Семен, первый муж Рахили, маминой тети, был вдребезги пьян. Он стоял в расстегнутом кителе перед нашим окном, на кителе болтались ордена и медали. Семен покачивался и что-то заплетающимся языком вещал моей матери. Я же крутился рядом с ним на трехколесном велосипеде. Тюлевую штору на окне ветер терзал с такой силой, что ее то вдувало в комнату, то снова выдувало на улицу. Мама отмахивалась от тюля, как от чего-то живого, одушевленного. Из кухни вместе с тюлем тянуло корицей и еще чем-то праздничным.

Этим же вечером Семен по пьянке упал в лестничный пролет не то с третьего, не то со второго этажа в доме своего однополчанина, который жил где-то на Второй Мещанской. Он чудом не разбился, но попал в Склиф с сотрясением мозга. Правда, пролежав неделю на больничной койке, «уважать себя заставил», но не от сотрясения мозга, а от заворота кишок. И причиной этого диагноза, по словам Рахили, маминой тетки, был флирт или сильное увлечение медсестрой, которая ухаживала за ним. Она выносила утки, а может, оказывала и другие знаки внимания. Короче, об их интимных отношениях нам приходится только догадываться.

К несчастью, чувства Семена к медсестре, по-видимому, были столь глубоки, что он стеснялся при ней справлять свою нужду и терпел несколько суток, что и повлекло за собой осложнение с желудком. Его срочно положили на операционный стол. Рассказывая об этом, Рахиль не переставала повторять с театральным драматизмом: «Он умер под ножом».

Все мои родственники, независимо от их близости, никогда не вызывали у меня большого любопытства. Ни в детстве, ни в юности.

Я никогда не мог запомнить, кто кому кем приходится и кем они доводятся мне. Единственно, о ком хотелось бы знать, так это о моем отце и Вениамине, моем деде по материнской линии. Его имя в семье произносили с какой-то усталой брезгливостью. Я лишь знал про его измену жене, моей настоящей бабушке Анне, самой красивой из трех сестер, с ангельским лицом и бескомпромиссным характером.

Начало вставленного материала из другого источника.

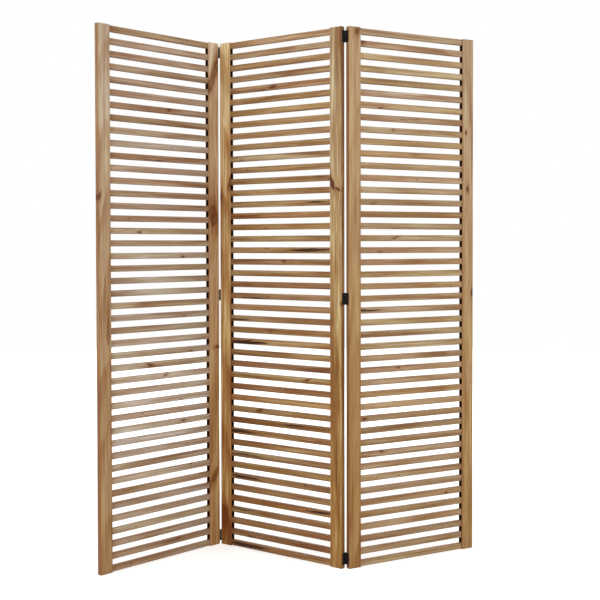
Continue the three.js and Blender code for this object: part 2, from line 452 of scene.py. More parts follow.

Узнав об измене, она выгнала своего Веню из дома, слегла с тяжелой депрессией и уже больше не поднялась. Перед смертью бабушка Анна попросила свою сестру Полю быть для моей мамы, которой исполнилось тогда три года, матерью. И не просить помощи у Вени.

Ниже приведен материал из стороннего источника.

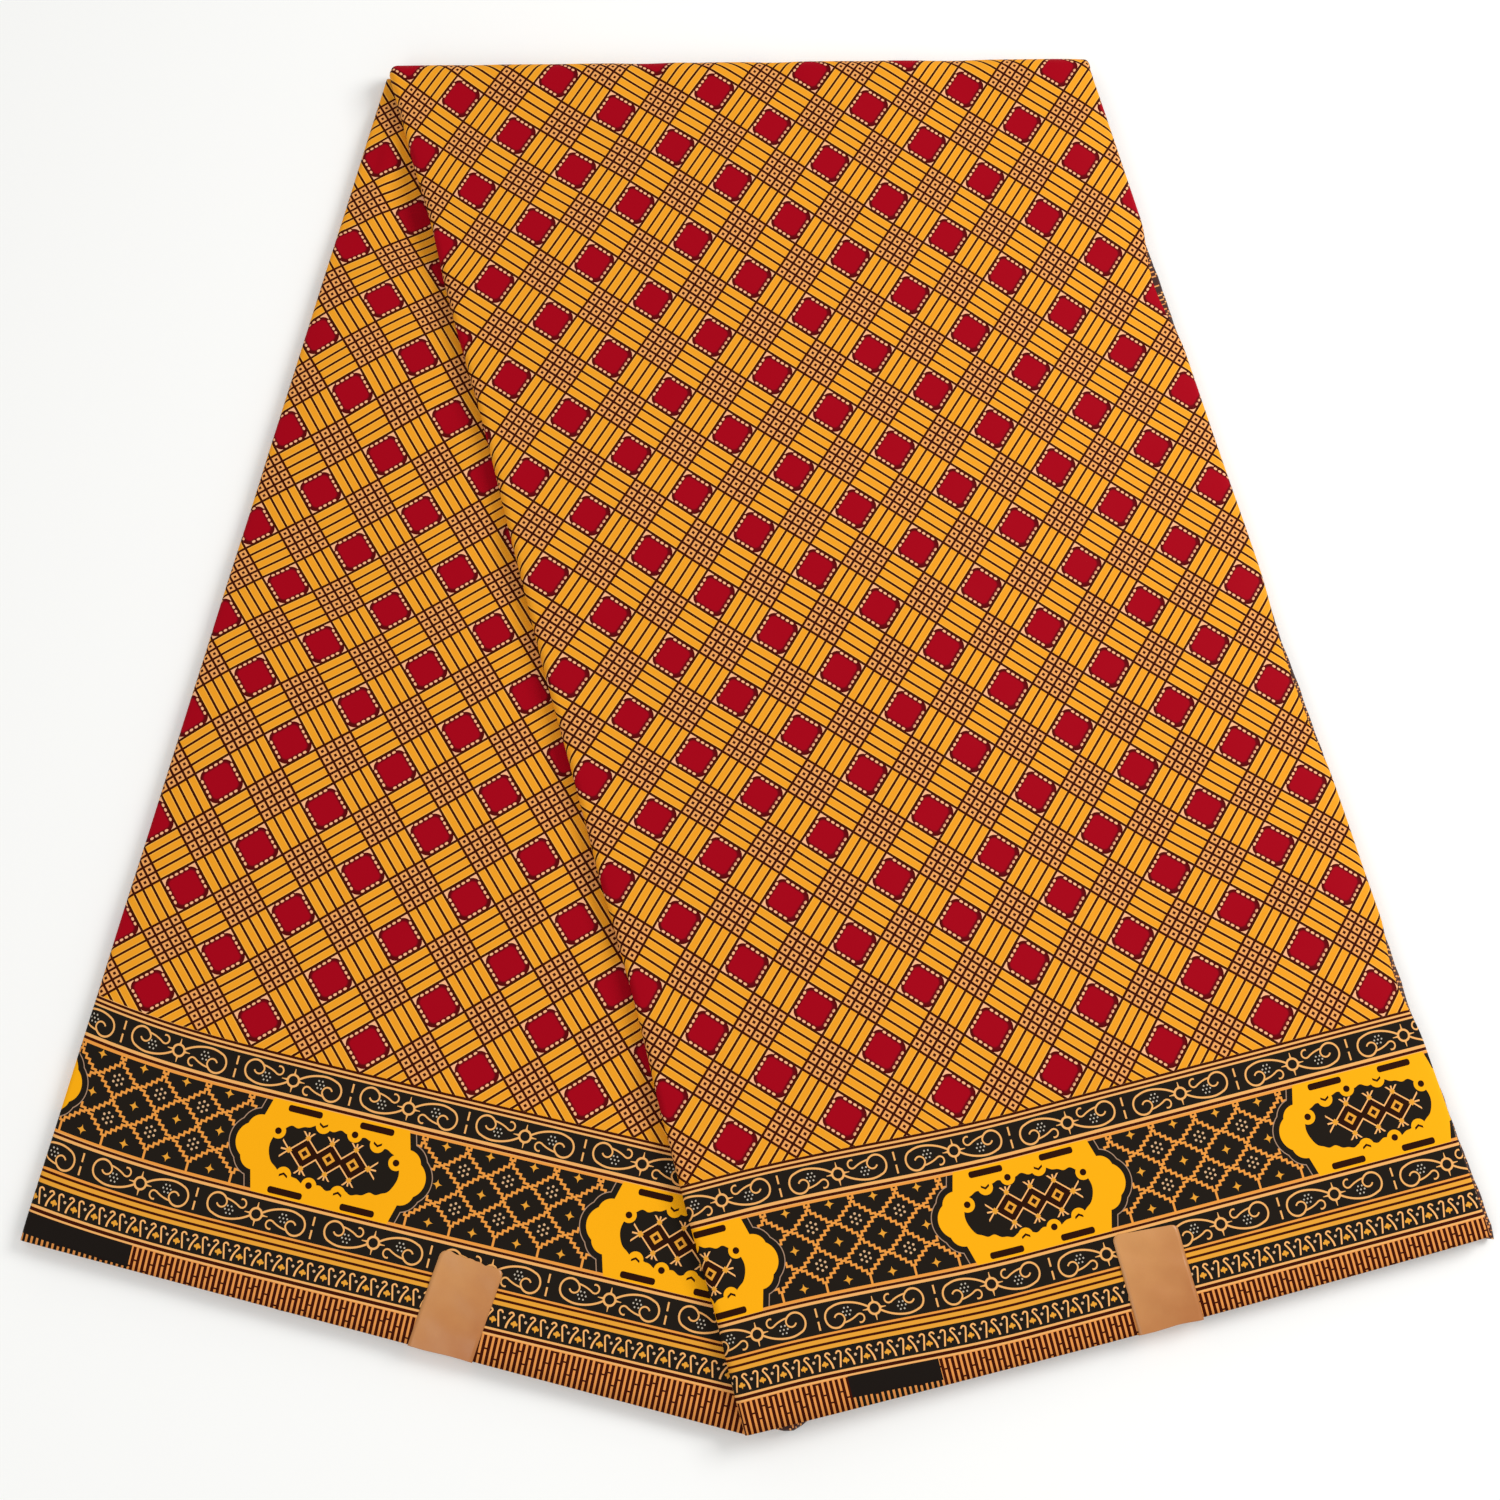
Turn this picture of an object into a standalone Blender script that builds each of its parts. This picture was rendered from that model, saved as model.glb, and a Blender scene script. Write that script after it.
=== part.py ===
# A folded length of printed polyester cloth, laid flat as a fan of two panels.
# The left panel lies below, the right panel lies on top of it with a rolled centre fold,
# and its top edge is turned down behind the pack. Two paper labels bend round the lower hems.
# Metres, +Z up, +Y from the hems to the turned top edge, origin at the middle of the underside.

import math

import bpy
import numpy as np

# Plan of the fan. Every place is first measured from the tip, where the two hems meet.
FOLD_LENGTH = 0.5737
FOLD_LEAN = math.radians(15.33)
TOP_WIDTH = 0.2957
TOP_TILT = math.radians(0.52)
RIGHT_HEM = 0.2880
RIGHT_RISE = math.radians(14.27)
RIGHT_BOW = 0.0015
BOW_FADE = 8
LEFT_HEM = 0.2808
LEFT_RISE = math.radians(14.33)

# Cloth and heights above the surface that the pack lies on.
WALL = 0.0015
GAP = 0.0003
LEFT_HEIGHT = 0.0078
RIGHT_TOP = 0.0139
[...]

Таким образом я обрел в лице Поли бабушку. Я так и называл ее – бабушка Поля. Настоящей же причиной моего необузданного любопытства, касающегося деда, была извечная фраза моей матери, произносимая всегда с невыносимой грустью: «Вылитый Веня». Обычно она говорила так обо мне в моменты крайнего разочарования моим поведением – враньем, невниманием к родственникам или к ней. Она произносила эту фразу довольно часто, поэтому со временем мое любопытство становилось все более и более нестерпимым. «Кто же этот монстр?» – думал я часто, но в глубине души верил, что он не мог быть таким ужасным, каким рисовали его мои родственники.

Вопрос, чем же Вениамин занимался, я задал дяде Яне, единственному брату трех сестер. Яня, после длительного раздумья, ответил довольно расплывчато:

– Ты знаешь, трудно сказать, кем он был: немного аферистом, игроком в карты, немного художником, немного поэтом. Ну, в общем, богема.

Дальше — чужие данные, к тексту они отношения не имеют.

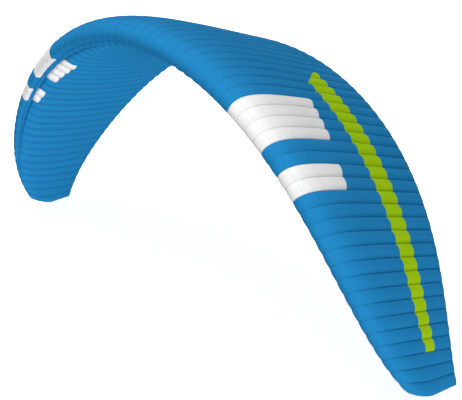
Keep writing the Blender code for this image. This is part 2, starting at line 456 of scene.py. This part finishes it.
class WingSurface:
    """Gives the inflated wing's point for each place on the cutting table."""

    def __init__(self, sizes):
        self.half_span = sizes.half_span
        self.root_chord = sizes.root_chord
        self.billow = sizes.billow
        self.thickness = sizes.cloth_thickness
        self.lip_rise = sizes.lip_rise
        self.tail_half = sizes.cloth_thickness + SEAM_GAP / 2
        self.frames = {}
        self.profiles = {}
        self.tip_heights = {}
        self.back = 0.0
        # The nose in the middle of the span starts where the box of the solids does.
        knots = [self.point(0.0, knot[0]).y for knot in NOSE_KNOTS]
        self.back = min(knots) - CAD_BOX[0][1]

    def span_share(self, cells):
        """u, the share of the half span from the middle to a place so many cells from the tip."""
        t = 1.0 - cells / MIDDLE
        return t + CELL_SPREAD * (t - t ** 3)

    def rib_frame(self, cells):
        """Reach, drop, slope, chord, sweep and twist of the profile so many cells from the tip."""
        key = round(cells, 6)
        if key not in self.frames:
            u = self.span_share(cells)
            step = u / ARCH_STEPS
            middles = [(k + 0.5) * step for k in range(ARCH_STEPS)]
            slopes = [ARCH_SLOPE * m - ARCH_EASE * m ** 7 for m in middles]
            self.frames[key] = (
                self.half_span * step * sum(cos(a) for a in slopes),
                self.half_span * step * sum(sin(a) for a in slopes),
                ARCH_SLOPE * u - ARCH_EASE * u ** 7,
                self.root_chord * (1.0 - CHORD_TAPER[0] * u ** 2 - CHORD_TAPER[1] * u ** 4),
                NOSE_SWEEP[0] * u ** 2 + NOSE_SWEEP[1] * u ** 4 + NOSE_SWEEP[2] * u ** 8,
                TWIST[0] * u ** 2 + TWIST[1] * u ** 4,
            )
        return self.frames[key]

    def profile(self, w):
        """Height, middle height, fullness, outward direction, bulge and groove of the outline at w."""
        key = round(w, 7)
        if key not in self.profiles:
            share = w * w
            middle = (profile_height(share, UPPER_SHAPE) + profile_height(share, LOWER_SHAPE)) / 2
            self.profiles[key] = (outline_height(w), middle, outline_fullness(w), outline_normal(w),
                                  lip_bulge(w), groove_share(w))
        return self.profiles[key]

    def crown(self, cells):
        """Height of the billow, and how near the place is to the middle of its cell (0 to 1)."""
        first = floor(cells + SAME_PLACE)
        width = self.half_span * (self.span_share(first) - self.span_share(first + 1))
        share = min(max(cells - first, 0.0), 1.0)
        near = 4.0 * share * (1.0 - share)
        return self.billow * width * near, near

    def tip_share(self, cells):
        """Share of the profile's height: the last cell rounds down to the tip rib."""
        if cells >= 1.0:
            return 1.0
        return TIP_FULLNESS + (1.0 - TIP_FULLNESS) * sqrt(max(0.0, 1.0 - (1.0 - cells) ** 2))

    def free_point(self, cells, w):
        """A point of the right half's surface, before the tip reaches down to its foot line."""
        reach, drop, slope, chord, sweep, twist = self.rib_frame(cells)
        height, middle, fullness, direction, bulge, groove = self.profile(w)
        u = self.span_share(cells)
        share, height = drawn_forward(w, height, u)
        size = chord * self.tip_share(cells)
        crown, near = self.crown(cells)
        fullness += NOSE_TIP_GAIN * u ** 2 * max(0.0, 1.0 - w * w / NOSE_FADE)
        lip = self.lip_rise * (1.0 - LIP_DRAW[0] * u ** LIP_DRAW[1]) * chord / self.root_chord
        rise = crown * fullness + lip * bulge * (LIP_PINCH + (1.0 - LIP_PINCH) * near)
        across = (height + GROOVE_DEPTH * groove * (1.0 - u ** 4)) * size
        if share > HUMP_PLACE:           # the two sails stay apart where the profile thins out
            side = copysign(1.0, w)
            across = middle * size + side * max(side * (across - middle * size), self.tail_half)
        across += direction[1] * rise
        along = (share - TWIST_CENTRE) * chord + direction[0] * rise
        back = along * cos(twist) + across * sin(twist) + TWIST_CENTRE * chord + sweep
        out = across * cos(twist) - along * sin(twist)
        up = out * cos(slope) - drop
        return Vector((
            reach + out * sin(slope),
            back * cos(PITCH) + up * sin(PITCH) - self.back,
            up * cos(PITCH) - back * sin(PITCH) + FOOT_DEPTH,
        ))

    def point(self, a, w):
        """The point of the whole wing for a place on the table."""
        cells = max(0.0, MIDDLE - abs(a))
        place = self.free_point(cells, w)
        pull = max(0.0, 1.0 - cells / TIP_BLEND_CELLS) ** 2
        if pull > 0.0:
            key = round(w, 7)
            if key not in self.tip_heights:
                self.tip_heights[key] = self.free_point(0.0, w).z
            share, _ = drawn_forward(w, 0.0, 1.0)
            foot = foot_height(share) + self.thickness + TIP_GAP
            place.z += pull * (foot - self.tip_heights[key])
        if a < 0.0:
            place.x = -place.x
        return place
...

– А в какой манере он писал? – спросил я.

– Ну, знаешь, чем-то похоже на импрессионистов.

Но мое любопытство не следует так уж преувеличивать. Я не делал попыток посетить Харьков, город, в котором они все выросли, не бросался разыскивать импрессионистские полотна деда. Только много лет спустя, будучи в Ростове-на-Дону, городе, по словам мамы, в котором он жил и умер, я зашел по дороге в Горсправку, назвал его фамилию, но вразумительного ответа не получил.

Короче, если верить справочному бюро, товарища Вениамина Бурштейна (девичья фамилия моей мамы) в реестре граждан города не существовало. На этом мои поиски закончились, а с ними угасло и любопытство.

Память о моем отце существует и по сей день в той степени, в которой я всегда отожествлял его с собой, вернее, себя с ним. Во-первых, мне всегда казалось, что если бы он был жив, то я обязательно стал бы музыкантом. А музыку я всегда ставил выше, чем любую форму творчества, уже не говоря о живописи. В музыке меня привлекали эфемерность, мгновенное исчезновение, отсутствие материального воплощения, звук, как нечто живущее только мгновенье, а через мгновенье только память о нем. Его нельзя повесить на стену какого-нибудь отстойного интерьера. Его нельзя слышать столетиями. И вся исключительность звука связана с нерукотворным талантом извлечения его из инструмента.